Written instruction:
Set down the whole listing verbatim.
..............................
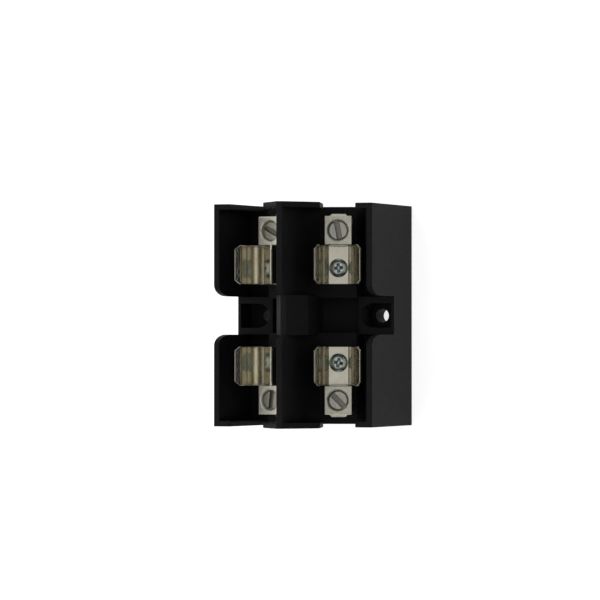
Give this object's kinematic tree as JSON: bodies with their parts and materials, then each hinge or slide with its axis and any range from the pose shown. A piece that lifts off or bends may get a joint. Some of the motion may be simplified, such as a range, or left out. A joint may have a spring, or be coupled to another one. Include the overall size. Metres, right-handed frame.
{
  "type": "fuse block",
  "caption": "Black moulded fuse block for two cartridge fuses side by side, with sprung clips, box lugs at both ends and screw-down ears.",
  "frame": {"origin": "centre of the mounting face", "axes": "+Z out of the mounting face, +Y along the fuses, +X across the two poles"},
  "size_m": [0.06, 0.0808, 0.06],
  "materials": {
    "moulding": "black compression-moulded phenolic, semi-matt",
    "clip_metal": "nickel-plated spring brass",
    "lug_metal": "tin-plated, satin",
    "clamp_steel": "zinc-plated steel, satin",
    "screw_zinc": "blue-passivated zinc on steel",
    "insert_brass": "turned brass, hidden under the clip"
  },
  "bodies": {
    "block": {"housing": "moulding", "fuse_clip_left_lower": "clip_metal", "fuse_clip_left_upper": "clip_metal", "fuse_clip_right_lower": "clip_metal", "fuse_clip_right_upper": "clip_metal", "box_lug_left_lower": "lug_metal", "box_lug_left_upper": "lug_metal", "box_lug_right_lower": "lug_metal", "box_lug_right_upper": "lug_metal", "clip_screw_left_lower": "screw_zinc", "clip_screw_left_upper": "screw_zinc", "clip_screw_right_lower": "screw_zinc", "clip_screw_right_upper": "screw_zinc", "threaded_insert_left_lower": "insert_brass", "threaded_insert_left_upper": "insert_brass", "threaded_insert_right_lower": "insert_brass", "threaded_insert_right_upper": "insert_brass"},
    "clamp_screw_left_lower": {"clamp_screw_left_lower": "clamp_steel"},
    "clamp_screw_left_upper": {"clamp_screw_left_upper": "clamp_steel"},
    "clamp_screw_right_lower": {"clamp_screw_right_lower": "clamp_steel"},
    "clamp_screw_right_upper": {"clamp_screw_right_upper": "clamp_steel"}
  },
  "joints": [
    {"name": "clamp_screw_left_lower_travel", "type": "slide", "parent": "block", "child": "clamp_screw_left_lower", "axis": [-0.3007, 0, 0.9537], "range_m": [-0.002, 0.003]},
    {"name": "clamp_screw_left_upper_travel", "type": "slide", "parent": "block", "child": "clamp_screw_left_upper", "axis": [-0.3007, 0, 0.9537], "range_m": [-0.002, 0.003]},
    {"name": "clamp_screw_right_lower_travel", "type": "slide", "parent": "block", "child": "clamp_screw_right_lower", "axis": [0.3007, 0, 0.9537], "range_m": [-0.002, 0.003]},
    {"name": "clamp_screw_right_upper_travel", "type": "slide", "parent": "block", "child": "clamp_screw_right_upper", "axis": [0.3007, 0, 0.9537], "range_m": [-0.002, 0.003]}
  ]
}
..............................
Problem solution:
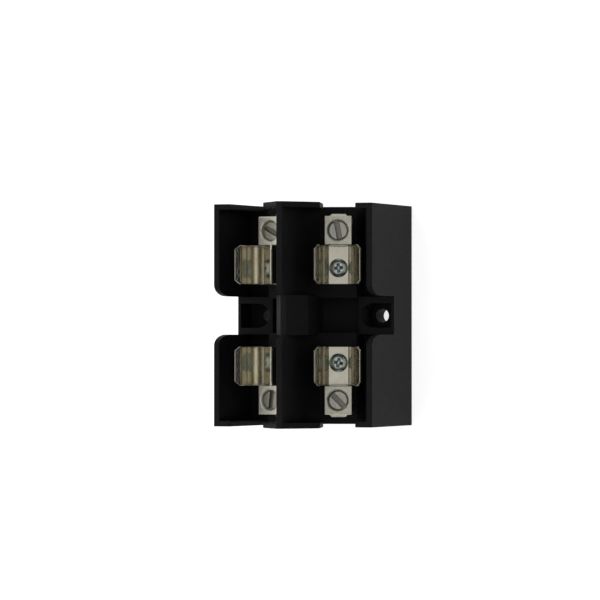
Give this object's kinematic tree as JSON: bodies with their parts and materials, then each hinge or slide with its axis and any range from the pose shown. A piece that lifts off or bends may get a joint. Some of the motion may be simplified, such as a range, or left out. A joint may have a spring, or be coupled to another one. Include the overall size. Metres, right-handed frame.
{
  "type": "fuse block",
  "caption": "Black moulded fuse block for two cartridge fuses side by side, with sprung clips, box lugs at both ends and screw-down ears.",
  "frame": {"origin": "centre of the mounting face", "axes": "+Z out of the mounting face, +Y along the fuses, +X across the two poles"},
  "size_m": [0.06, 0.0808, 0.06],
  "materials": {
    "moulding": "black compression-moulded phenolic, semi-matt",
    "clip_metal": "nickel-plated spring brass",
    "lug_metal": "tin-plated, satin",
    "clamp_steel": "zinc-plated steel, satin",
    "screw_zinc": "blue-passivated zinc on steel",
    "insert_brass": "turned brass, hidden under the clip"
  },
  "bodies": {
    "block": {"housing": "moulding", "fuse_clip_left_lower": "clip_metal", "fuse_clip_left_upper": "clip_metal", "fuse_clip_right_lower": "clip_metal", "fuse_clip_right_upper": "clip_metal", "box_lug_left_lower": "lug_metal", "box_lug_left_upper": "lug_metal", "box_lug_right_lower": "lug_metal", "box_lug_right_upper": "lug_metal", "clip_screw_left_lower": "screw_zinc", "clip_screw_left_upper": "screw_zinc", "clip_screw_right_lower": "screw_zinc", "clip_screw_right_upper": "screw_zinc", "threaded_insert_left_lower": "insert_brass", "threaded_insert_left_upper": "insert_brass", "threaded_insert_right_lower": "insert_brass", "threaded_insert_right_upper": "insert_brass"},
    "clamp_screw_left_lower": {"clamp_screw_left_lower": "clamp_steel"},
    "clamp_screw_left_upper": {"clamp_screw_left_upper": "clamp_steel"},
    "clamp_screw_right_lower": {"clamp_screw_right_lower": "clamp_steel"},
    "clamp_screw_right_upper": {"clamp_screw_right_upper": "clamp_steel"}
  },
  "joints": [
    {"name": "clamp_screw_left_lower_travel", "type": "slide", "parent": "block", "child": "clamp_screw_left_lower", "axis": [-0.3007, 0, 0.9537], "range_m": [-0.002, 0.003]},
    {"name": "clamp_screw_left_upper_travel", "type": "slide", "parent": "block", "child": "clamp_screw_left_upper", "axis": [-0.3007, 0, 0.9537], "range_m": [-0.002, 0.003]},
    {"name": "clamp_screw_right_lower_travel", "type": "slide", "parent": "block", "child": "clamp_screw_right_lower", "axis": [0.3007, 0, 0.9537], "range_m": [-0.002, 0.003]},
    {"name": "clamp_screw_right_upper_travel", "type": "slide", "parent": "block", "child": "clamp_screw_right_upper", "axis": [0.3007, 0, 0.9537], "range_m": [-0.002, 0.003]}
  ]
}